Estates That Continue For More Than Two Years
TRSM 23020 makes clear the para seven exclusion (appendix 3) only applies for two years from the date of death. That period is not flexible, whatever good reason there may be for an estate running on. After that it depends on the terms of the Will. A surprising new technical distinction is drawn, as to what is (or is not) an express trust, and when the trust arises, and thus when the obligation to register arises, now typically at the expiry of that two years post-death.
If the Will leaves the estate, or the residue of the estate, to the Executors and Trustees “upon trust” or “on trust” for a beneficiary or beneficiaries, then HMRC treat that as an express trust, and after two years you need to register the trust - e.g. any bare trust for the beneficiaries absolutely entitled. (This assumes there is no other exclusion that applies to your situation.) The same result applies where you have a legacy of a sum of money or an asset left in trust under the Will, e.g. £100,000 in trust to give X an income and after X’s death for Y absolutely.
Wills creating two forms of trust that will not need to register at the end of two years:
a) No express trust arises, and thus no TRS obligation, if the Will does not use the words “Upon trust” or “on trust” at all. If it is not an express trust, you don’t have to register in the first place
b) In limited cases, a trust only arises when assets are transferred to trustees: a third variety of estate/trust, according to TRSM 23020 is where the specific wording of the Will means that a trust of residue only takes effect when assets are appropriated or transferred to the trustees. For example, if there are separate executors and trustees to whom assets are later transferred upon trust, the express trust does not come into effect until that transfer. If after two years, you will have longer than that period in such a case, not being required to register until the assets are transferred.
This will not be on the radar of many practitioners and may come as a nasty surprise. There will be some clients with Wills using precedent wording that creates express trusts, and others with a different precedent not creating a trust, with simpler compliance obligations.

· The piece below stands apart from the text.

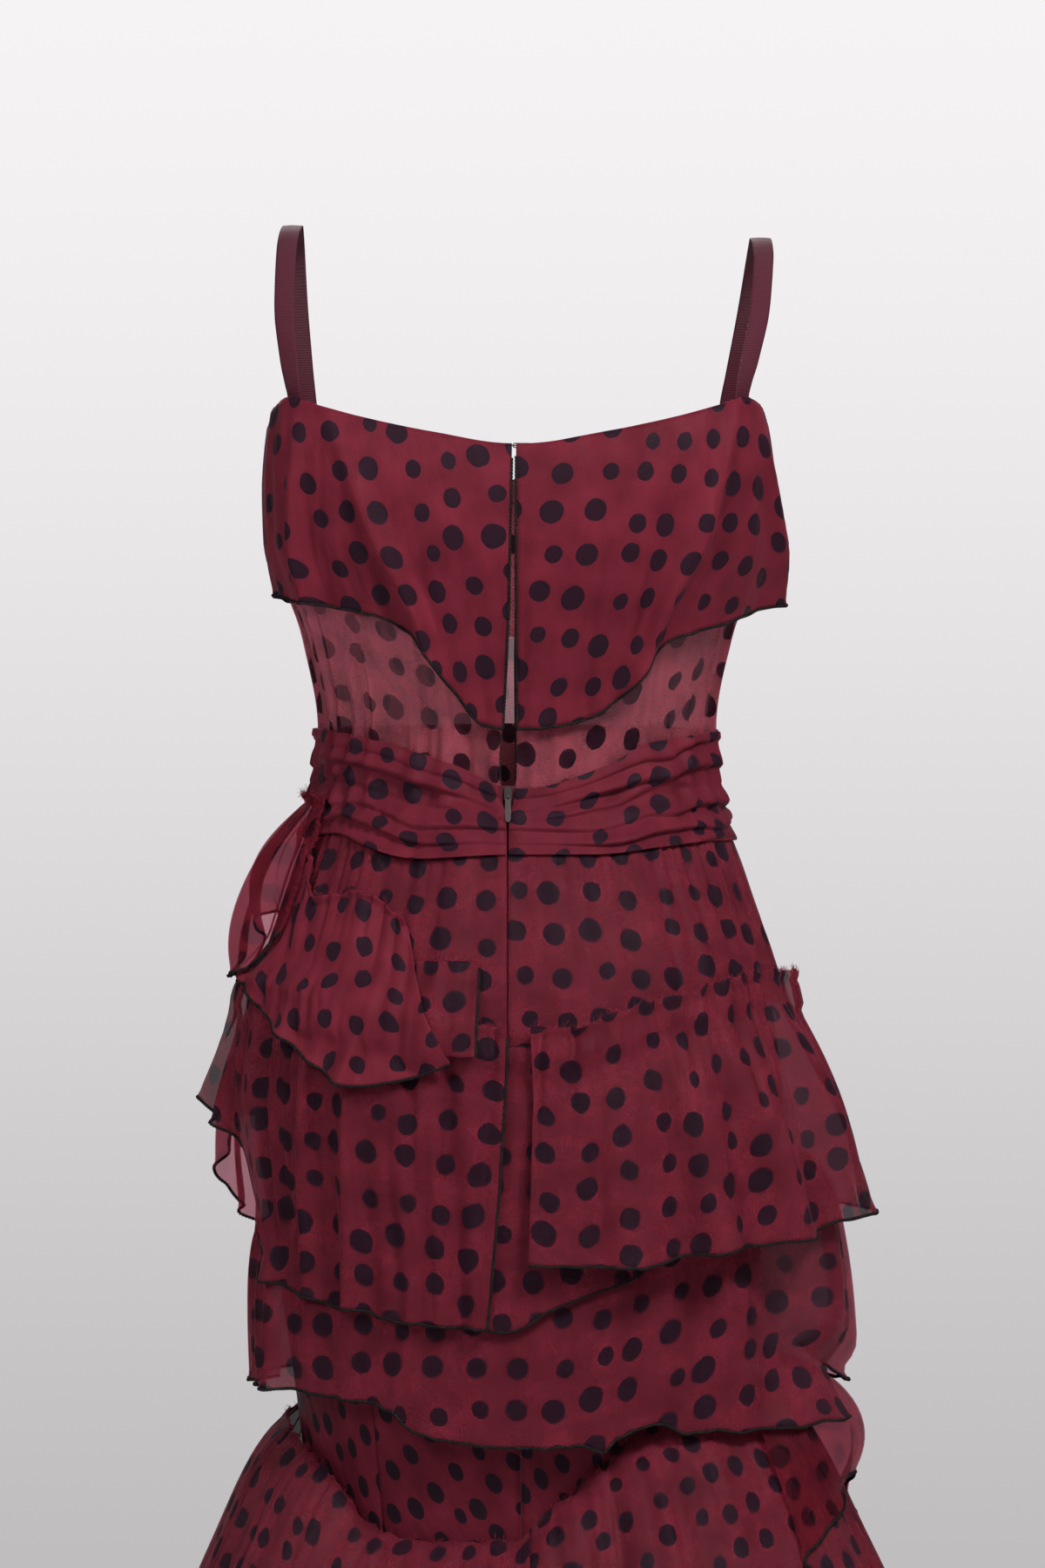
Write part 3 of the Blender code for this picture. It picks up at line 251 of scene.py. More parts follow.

The application of the TRS rules feels very random and involves technical niceties that many lawyers may find hard to get their heads round, yet alone non-lawyers. Many will need to refer to the TRSM as it is so technical, many fellow practitioners (including accountants who might register trusts with HMRC) may be inclined to disbelieve this.

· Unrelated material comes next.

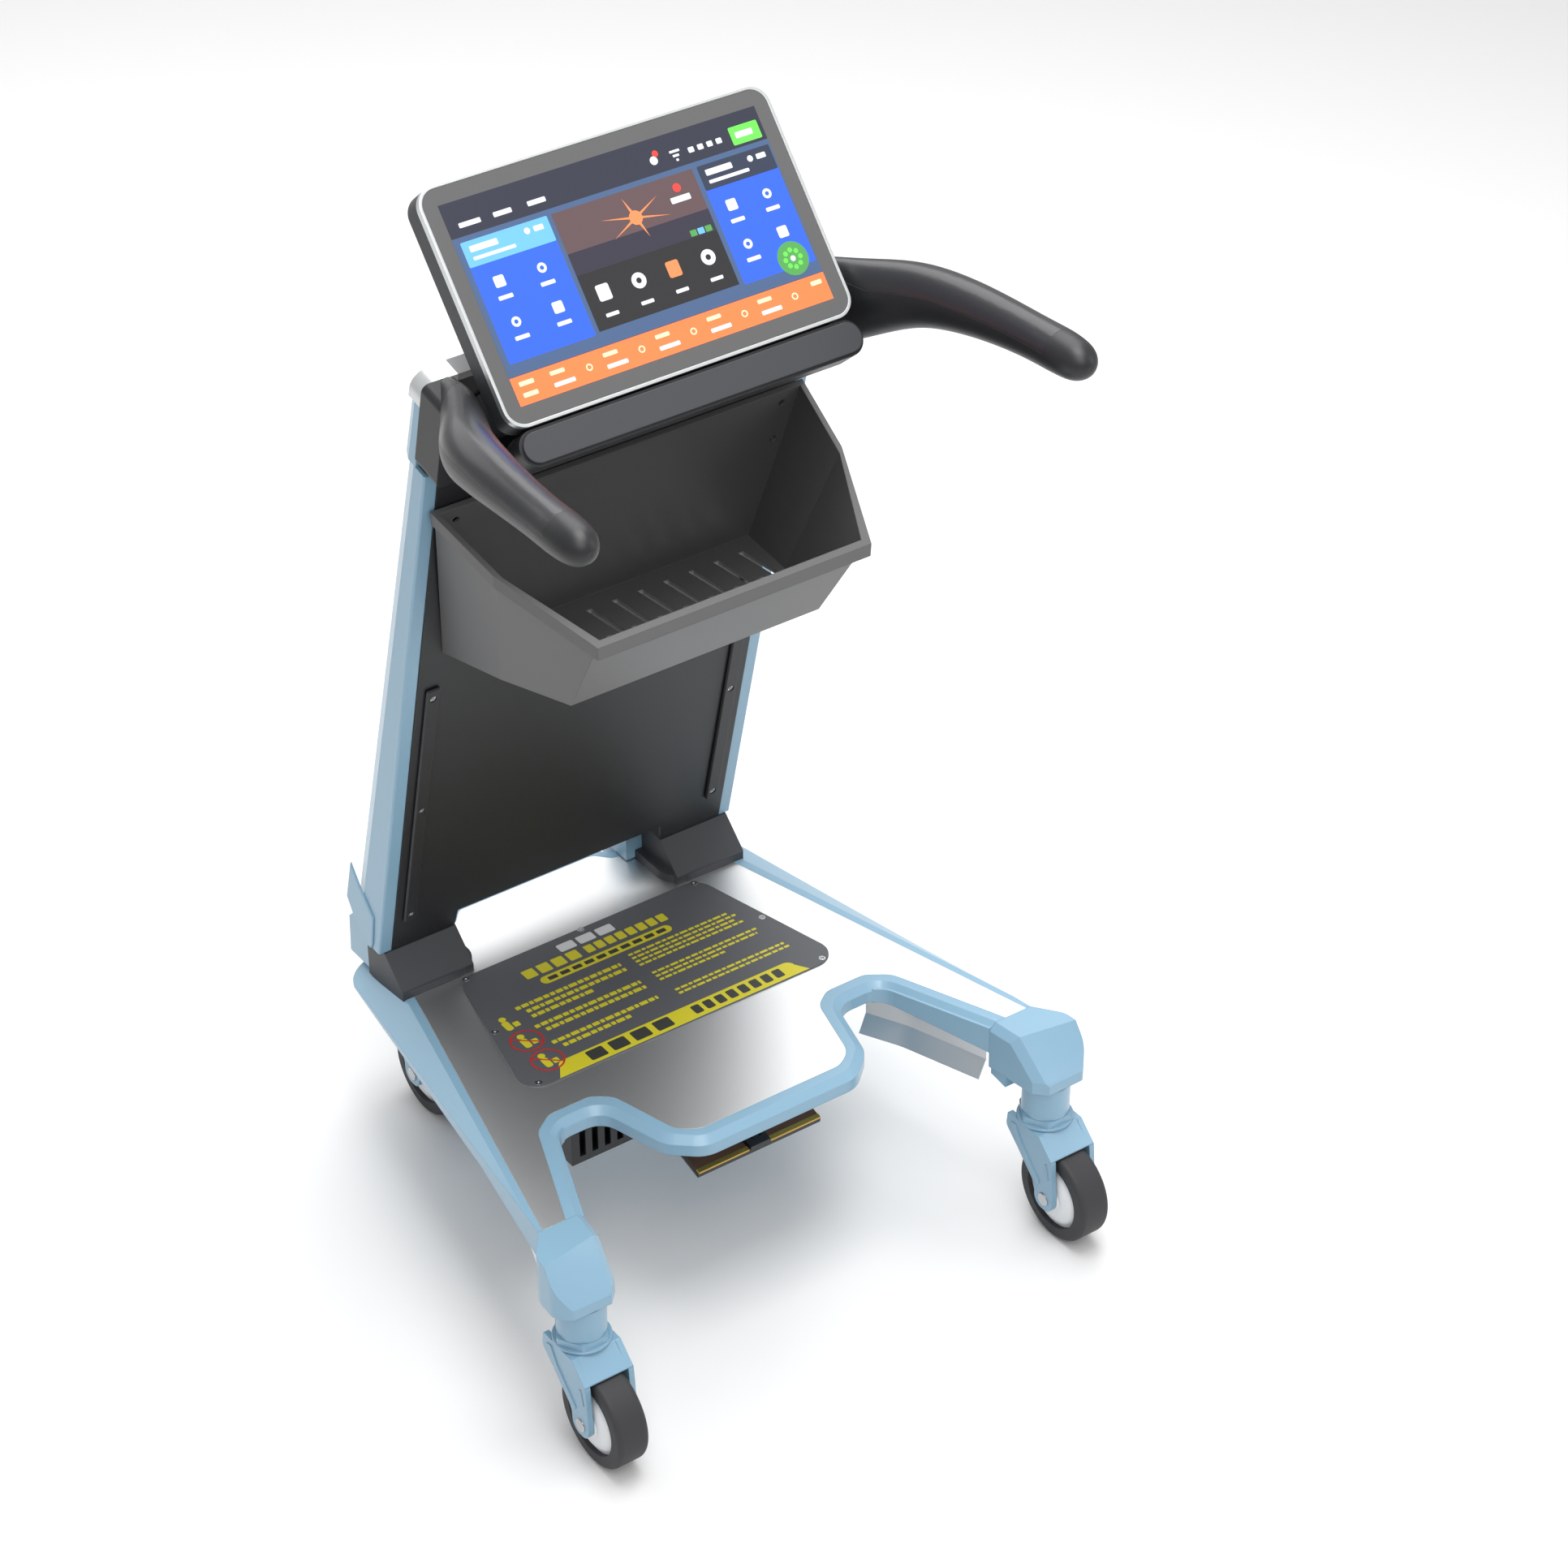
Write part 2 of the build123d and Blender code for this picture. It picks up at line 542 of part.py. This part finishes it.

Registering on TRS is not a disaster, but it does involve some initial compliance cost and ongoing obligations. If an estate can be wound up within two years, so much the better. To complete the administration, TRSM 23020 makes it clear a trust of a residuary estate continues until all the assets are paid outright to the beneficiaries. Beware small sums of money held back on client account while e.g. a final income tax liability is finalised.
Practice issues
- Be aware that after two years, most trusts of residuary estates will need to be registered on TRS
- With long running estates, consider if anything can be done to wind up the estate before the second anniversary of death. This normally means paying out all the final cash due to beneficiaries
- Practitioners dealing with Wills and variations need to consider their precedents, to be aware of the TRS consequences, and to consider any warning that might be given to clients, either on making Wills or when an estate arises on death
- The “TRS tail should not wag the dog” So don’t necessarily change precedents just for TRS, if there are good reasons for drafting a will as it is
- Note the interaction with complex estates for TRS (appendix 4).
Appendix notes:
1. Forms of Will trust: BMTs & 18-25 Trusts: Under the complex TRS provisions, which categorise trusts by reference to their IHT treatment, special rules apply to exclude bereaved minors trusts and 18-25 trusts in any event from the need to register – not just for two years. This also applies to disabled persons trusts. Three forms of trust are potentially caught: bare trusts, IPDIs and relevant property trusts (of which discretionary trusts are the main form).
2. Appropriations of assets to beneficiaries: When an asset is appropriated to a beneficiary to satisfy all or part of an inheritance, whether a cash legacy or a share of the residuary estate, it’s then held by the Executors as bare trustees for that beneficiary. Meaning it’s no longer within the para 7 exclusion from TRS registration, but HMRC have indicated that if the appropriation was to facilitate a sale of a property, it could be covered by the para 14 exclusion for “commercial transactions”. This was dealt with in the HMRC Agents Forum. It’s slightly bizarre that such an exclusion saves this situation, but it’s helpful that it does! It means appropriations ahead of a sale of a property, e.g. for CGT mitigation or to maximise loss relief for IHT, may now have an added value.
3. Para 7 of Sch 3A of the TRS regulations gives the exclusion for estates for two years from the date of death, provided the trust is “effected by Will”, whereas it will not be if the variation has changed the Will and brought into effect a new trust.
4. Complex estates needing to register on TRS: In any event, the possible need to register a Will trust is separate from the question whether the estate needs to register on TRS as a complex estate – see new guidance in TRSM 27030.